The Secret Language of Redundancy

Computers are incredibly literal. By default, they store data in a way that is often repetitive and wildly inefficient. When you compress a file, you are essentially hiring a professional organizer for your data who goes through and finds every single redundancy.

There are two main ways this happens. You’ve got Lossless and Lossy.

Lossless is the "10 apples" approach. It's used for things where every single bit matters—like a Word document, an Excel spreadsheet, or a software application. If you lose even one character in a line of code, the whole thing breaks. So, the compression algorithm (the math formula) looks for patterns. If a file has a string of white pixels in a row, instead of saying "here is a white pixel" 500 times, it says "here are 500 white pixels." When you unzip it, the computer reads that instruction and perfectly recreates the original. No data is lost.

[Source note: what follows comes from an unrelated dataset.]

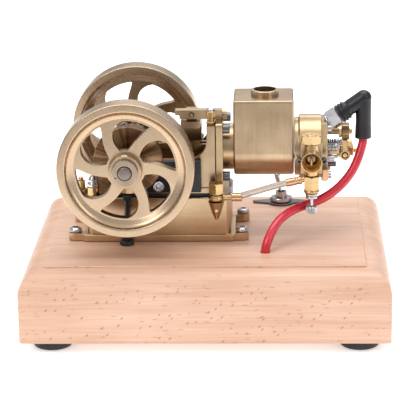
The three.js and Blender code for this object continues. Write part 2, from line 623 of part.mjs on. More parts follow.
// ---------------------------------------------------------------- mixer
// A tee: a pad that fits the round head, a neck under the plug, and a horn that faces outward.
function mixerBody() {
  const { x, y, z, mouth } = MIXER;
  const pad = block(x - 5, x + 5, -17.4, -12, z - 6.6, z + 8.2);
  const saddle = rod('x', [0, AXIS_Z], HEAD.radius + GAP, x - 8, x + 8, 36);
  const neck = rod('z', [x, y + 0.6], 4.2, z, z + 8.2, 16, 3.1);
  const boss = rod('z', [x, y], 2.8, z - 6.6, z, 16);
  const horn = rod('y', [x, z], mouth, y - 4.6, -16.5);
  const throat = rod('y', [x, z], mouth - 1.2, y - 6, y + 1);
  const duct = rod('y', [x, z], 2.4, y - 1, -10, 14);
  const plugHole = rod('z', [x, y + 1.2], 1.6, z + 5, z + 9, 12);
  const jetHole = rod('z', [x, y], 1.3, z - 8, z - 2, 12);
  return cut(join(pad, neck, boss, horn), saddle, throat, duct, plugHole, jetHole);
}

function mixerPlug() {
  const { x, y, z } = MIXER;
  const hex = rod('z', [x, y + 1.2], 4.3, z + 8.5, z + 12.2, 6);
  const shank = rod('z', [x, y + 1.2], 1.3, z + 6, z + 9, 12);
  return join(hex, shank);
}

// The jet holder: a hexagon nut on a rounded ring and washers, and a hose tail that points back to the tank.
function jetHolder() {
  const { x, y, z } = MIXER;
  const nut = rod('z', [x, y], 3.9, z - 13.2, z - 6.9, 6);
  const bead = [[0, 0], [3, 0], [3.6, 0.7], [3.6, 1.4], [3, 2.1], [0, 2.1]];
  const ring = turned('z', [x, y, z - 15.1], bead, 18);
  const washers = rod('z', [x, y], 2.7, z - 17.4, z - 15, 18);
  const lean = (body) => body.rotate([0, -102, 0]).translate(x, y, z - 7.8);
  const tail = lean(join(rod('z', [0, 0], 1.2, 2, 11, 12), rod('z', [0, 0], 1.8, 4.6, 10.4, 14)));
  const needleHole = rod('z', [x, y], 1, z - 18, z - 5, 12);
  return cut(join(nut, ring, washers, tail), needleHole);
}

function needleValve() {
  const { x, y, z } = MIXER;
  const stem = rod('z', [x, y], 0.7, z - 22, z - 8, 10);
  const knob = rod('z', [x, y], 2.6, z - 24.4, z - 21.4, 16);
  return join(stem, knob);
}

// ---------------------------------------------------------------- valve gear
function valve(y, retainerX) {
  const { z, stem, head } = VALVE;
  const tip = retainerX + 2.4;
  const profile = [
    [0, 43], [head, 43], [head, 43.5], [stem, 44.5], [stem, retainerX],
    [2.7, retainerX], [2.7, retainerX + 1],
    [stem, retainerX + 1.3], [stem, tip - 0.4], [0.35, tip], [0, tip],
  ];
  return turned('x', [0, y, z], profile, 16);
}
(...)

Then there’s Lossy. This is the "good enough" approach.

Lossy compression is what makes the modern internet possible. If every photo on Instagram was a raw, uncompressed file, the app would be unusable. Lossy compression looks for information that the human eye or ear can't really perceive anyway. It says, "Okay, there are 50 shades of blue in this sky, but the human eye only sees three of them. Let’s just delete the other 47." Once that data is gone, it’s gone forever. You can't "uncompress" a JPEG back into a perfect RAW file.

Dictionary Encoding: The "Cheat Sheet" Strategy

One of the most common things that happens when you compress a file is something called Dictionary Encoding. This is basically the LZ77 or LZ78 algorithm, named after Abraham Lempel and Jacob Ziv.

Imagine you’re compressing a book. The word "the" might appear 5,000 times. Instead of writing "t-h-e" 5,000 times, the compression software creates a "dictionary" at the start of the file. It says: "From now on, the number 1 represents the word 'the'."

Suddenly, a three-letter word is replaced by a tiny piece of data. Multiply that across every common word or phrase, and the file size plummets. This is why text files compress so much better than, say, an encrypted file or a file that has already been compressed. If there are no patterns to find, the algorithm can’t do its job.

💡 You might also like: The Best Ways to Find Photos of People Online Without Getting Lost in Dead Ends

If you try to compress a ZIP file inside another ZIP file, you'll notice something funny: the size barely changes. Sometimes it even gets bigger because you’re adding the "overhead" of the second dictionary without finding any new patterns to simplify.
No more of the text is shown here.